▶ **What you are asked to do**:
Quote every line below exactly as it reads.

··· Recorded data ···

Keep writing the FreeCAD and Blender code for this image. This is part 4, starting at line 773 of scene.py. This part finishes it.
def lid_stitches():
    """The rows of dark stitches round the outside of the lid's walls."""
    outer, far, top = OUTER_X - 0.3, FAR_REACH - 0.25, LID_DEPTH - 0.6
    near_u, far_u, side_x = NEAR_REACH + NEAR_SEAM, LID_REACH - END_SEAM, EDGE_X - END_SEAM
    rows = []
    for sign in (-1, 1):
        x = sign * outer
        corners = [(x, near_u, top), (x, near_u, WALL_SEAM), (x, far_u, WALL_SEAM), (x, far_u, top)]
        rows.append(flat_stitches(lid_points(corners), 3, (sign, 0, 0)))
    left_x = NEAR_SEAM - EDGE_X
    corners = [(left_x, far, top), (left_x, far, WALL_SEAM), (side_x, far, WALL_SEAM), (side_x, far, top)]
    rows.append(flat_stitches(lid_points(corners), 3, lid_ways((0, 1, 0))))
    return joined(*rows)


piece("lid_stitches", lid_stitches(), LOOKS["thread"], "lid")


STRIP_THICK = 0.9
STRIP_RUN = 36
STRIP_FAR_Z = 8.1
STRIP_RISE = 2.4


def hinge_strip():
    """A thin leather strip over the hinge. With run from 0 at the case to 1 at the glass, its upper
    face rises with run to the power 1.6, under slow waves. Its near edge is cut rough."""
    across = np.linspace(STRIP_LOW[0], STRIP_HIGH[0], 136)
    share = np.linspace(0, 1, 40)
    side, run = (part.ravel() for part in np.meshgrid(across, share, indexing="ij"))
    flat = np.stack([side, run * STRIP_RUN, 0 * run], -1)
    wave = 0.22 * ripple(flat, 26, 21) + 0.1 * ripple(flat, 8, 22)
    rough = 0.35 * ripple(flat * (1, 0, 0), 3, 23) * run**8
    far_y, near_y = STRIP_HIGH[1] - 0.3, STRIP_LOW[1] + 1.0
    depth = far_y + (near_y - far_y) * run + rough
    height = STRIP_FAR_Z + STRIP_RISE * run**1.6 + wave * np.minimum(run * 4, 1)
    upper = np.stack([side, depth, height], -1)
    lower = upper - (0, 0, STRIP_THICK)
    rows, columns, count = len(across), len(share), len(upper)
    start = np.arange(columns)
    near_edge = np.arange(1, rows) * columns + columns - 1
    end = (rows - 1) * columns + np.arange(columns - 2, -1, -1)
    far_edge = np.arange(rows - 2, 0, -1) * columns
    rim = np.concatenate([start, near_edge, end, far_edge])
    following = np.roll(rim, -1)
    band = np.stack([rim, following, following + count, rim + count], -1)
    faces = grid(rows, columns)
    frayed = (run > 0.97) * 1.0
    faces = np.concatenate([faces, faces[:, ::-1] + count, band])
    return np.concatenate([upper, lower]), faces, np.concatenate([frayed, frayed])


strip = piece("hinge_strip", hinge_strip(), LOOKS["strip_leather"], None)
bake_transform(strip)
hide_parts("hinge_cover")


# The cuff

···

▶ **The output**:
Keep writing the FreeCAD and Blender code for this image. This is part 4, starting at line 773 of scene.py. This part finishes it.
def lid_stitches():
    """The rows of dark stitches round the outside of the lid's walls."""
    outer, far, top = OUTER_X - 0.3, FAR_REACH - 0.25, LID_DEPTH - 0.6
    near_u, far_u, side_x = NEAR_REACH + NEAR_SEAM, LID_REACH - END_SEAM, EDGE_X - END_SEAM
    rows = []
    for sign in (-1, 1):
        x = sign * outer
        corners = [(x, near_u, top), (x, near_u, WALL_SEAM), (x, far_u, WALL_SEAM), (x, far_u, top)]
        rows.append(flat_stitches(lid_points(corners), 3, (sign, 0, 0)))
    left_x = NEAR_SEAM - EDGE_X
    corners = [(left_x, far, top), (left_x, far, WALL_SEAM), (side_x, far, WALL_SEAM), (side_x, far, top)]
    rows.append(flat_stitches(lid_points(corners), 3, lid_ways((0, 1, 0))))
    return joined(*rows)


piece("lid_stitches", lid_stitches(), LOOKS["thread"], "lid")


STRIP_THICK = 0.9
STRIP_RUN = 36
STRIP_FAR_Z = 8.1
STRIP_RISE = 2.4


def hinge_strip():
    """A thin leather strip over the hinge. With run from 0 at the case to 1 at the glass, its upper
    face rises with run to the power 1.6, under slow waves. Its near edge is cut rough."""
    across = np.linspace(STRIP_LOW[0], STRIP_HIGH[0], 136)
    share = np.linspace(0, 1, 40)
    side, run = (part.ravel() for part in np.meshgrid(across, share, indexing="ij"))
    flat = np.stack([side, run * STRIP_RUN, 0 * run], -1)
    wave = 0.22 * ripple(flat, 26, 21) + 0.1 * ripple(flat, 8, 22)
    rough = 0.35 * ripple(flat * (1, 0, 0), 3, 23) * run**8
    far_y, near_y = STRIP_HIGH[1] - 0.3, STRIP_LOW[1] + 1.0
    depth = far_y + (near_y - far_y) * run + rough
    height = STRIP_FAR_Z + STRIP_RISE * run**1.6 + wave * np.minimum(run * 4, 1)
    upper = np.stack([side, depth, height], -1)
    lower = upper - (0, 0, STRIP_THICK)
    rows, columns, count = len(across), len(share), len(upper)
    start = np.arange(columns)
    near_edge = np.arange(1, rows) * columns + columns - 1
    end = (rows - 1) * columns + np.arange(columns - 2, -1, -1)
    far_edge = np.arange(rows - 2, 0, -1) * columns
    rim = np.concatenate([start, near_edge, end, far_edge])
    following = np.roll(rim, -1)
    band = np.stack([rim, following, following + count, rim + count], -1)
    faces = grid(rows, columns)
    frayed = (run > 0.97) * 1.0
    faces = np.concatenate([faces, faces[:, ::-1] + count, band])
    return np.concatenate([upper, lower]), faces, np.concatenate([frayed, frayed])


strip = piece("hinge_strip", hinge_strip(), LOOKS["strip_leather"], None)
bake_transform(strip)
hide_parts("hinge_cover")


# The cuff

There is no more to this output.